The height has been reduced by 44mm also, without compromising headroom as the driver and passengers sit lower. However, the car is 50mm wider, which aids cabin space but also give the car a surer profile.

The previous Yaris had a hybrid option, but themodel – due in the UK in the middle of next year – boasts an all-new 1.5-litre hybrid powertrain.

This, says Toyota, is more responsive with a 15 per cent increase in combined power (engine and electric motor) and a 20 per cent increase in fuel efficiency.

The system also uses a new lithium-ion hybrid battery, giving increased output that enables quicker acceleration. As well as being more powerful, the battery is 27 per cent lighter than the old nickel-metal hydride battery.

The new Yaris will also be available in some markets with 1.5 and 1.0-litre three-cylinder petrol engines, but Toyota expects hybrids to be responsible for around 80% of sales.

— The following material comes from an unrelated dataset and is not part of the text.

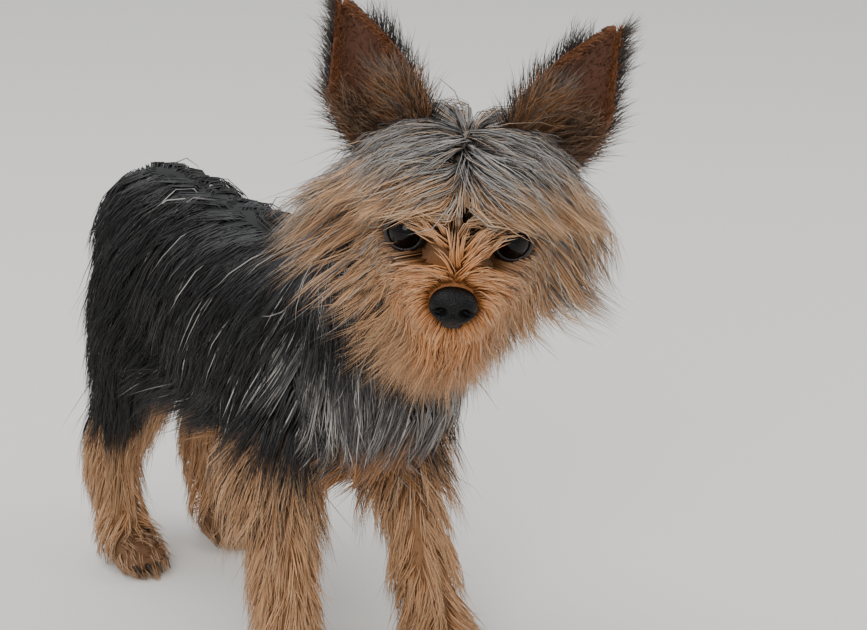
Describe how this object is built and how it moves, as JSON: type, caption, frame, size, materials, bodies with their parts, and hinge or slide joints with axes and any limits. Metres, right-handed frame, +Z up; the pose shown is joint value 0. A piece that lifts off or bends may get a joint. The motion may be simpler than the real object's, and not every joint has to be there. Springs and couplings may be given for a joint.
{
  "type": "yorkshire terrier",
  "caption": "Life-size Yorkshire terrier standing still on four feet, head turned to its right, with upright ears and a trimmed black and tan coat in overlapping locks.",
  "frame": {"origin": "on the ground, below the middle of the standing dog's bounding box", "axes": "+Z up, the body faces -Y, the dog's left side is at +X; the head is turned to the dog's right"},
  "size_m": [0.1145, 0.3171, 0.3011],
  "materials": {
    "black_coat": "long silky near-black hair",
    "steel_coat": "silky steel-grey hair with silver strands",
    "tan_coat": "silky golden tan hair, paler at the tips",
    "ear_skin": "thin skin with short velvety brown hair",
    "eye": "wet, glossy dark brown",
    "nose_leather": "moist black pebbled nose leather"
  },
  "bodies": {
    "root": {"torso": "black_coat", "head": "tan_coat", "muzzle": "tan_coat", "jaw": "tan_coat", "neck": "steel_coat", "foreleg_left": "tan_coat", "foreleg_right": "tan_coat", "thigh_left": "tan_coat", "thigh_right": "tan_coat", "shank_left": "tan_coat", "shank_right": "tan_coat", "forepaw_left": "tan_coat", "forepaw_right": "tan_coat", "hindpaw_left": "tan_coat", "hindpaw_right": "tan_coat", "tail": "black_coat", "ear_left": "ear_skin", "ear_right": "ear_skin", "eye_left": "eye", "eye_right": "eye", "nose": "nose_leather"}
  },
  "joints": []
}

The external design of the new Yaris is bolder, with strong character lines down the side more prominent front and rear wings and sculpted door panels.

There’s a larger grille and the A-pillar has been shifted back, increasing bonnet length. The bonnet is now adorned with LED lights.

But it’s in the cockpit that you’ll spend most of your time, and this has been extensively re-designed, including the addition of goodies usually found in bigger cars.

Information is presented to the driver from three interlinked sources: the central Toyota Touch touchscreen, a TFT multi-information display in the instrument binnacle and a 10-inch colour head-up display that projects key data and warnings into the driver’s field of view.

Better-quality materials have also been introduced, including a soft-touch instrument panel.

The big boast about safety is also of interest, with Toyota saying the new underpinnings have a lower centre of gravity. This will help with cornering and stability.

The chassis also has a better weight balance, both front/rear and left/right, which reduces body roll and improves braking, while improved torsional rigidity contributes to better handling.

Other innovations have improved stability and rigidity, including new front MacPherson strut and rear torsion beam suspension and strategic reinforcements in the cowl, rear pillar, tunnel and rear structure.

The manufacturer claims the new Yaris is the first car in its class to feature a centre airbag, part of the new Toyota Safety Sense (TSS) system.

Advanced driver assistance systems fitted as standard include full speed-range intelligent adaptive cruise control and lane trace assist, as featured in the recently launched new Corolla.

You’ll likely have to wait until next year for official details on UK and Ireland trim levels, price and spec. It looks like orders will open circa June 2010, with first deliveries shipping in September.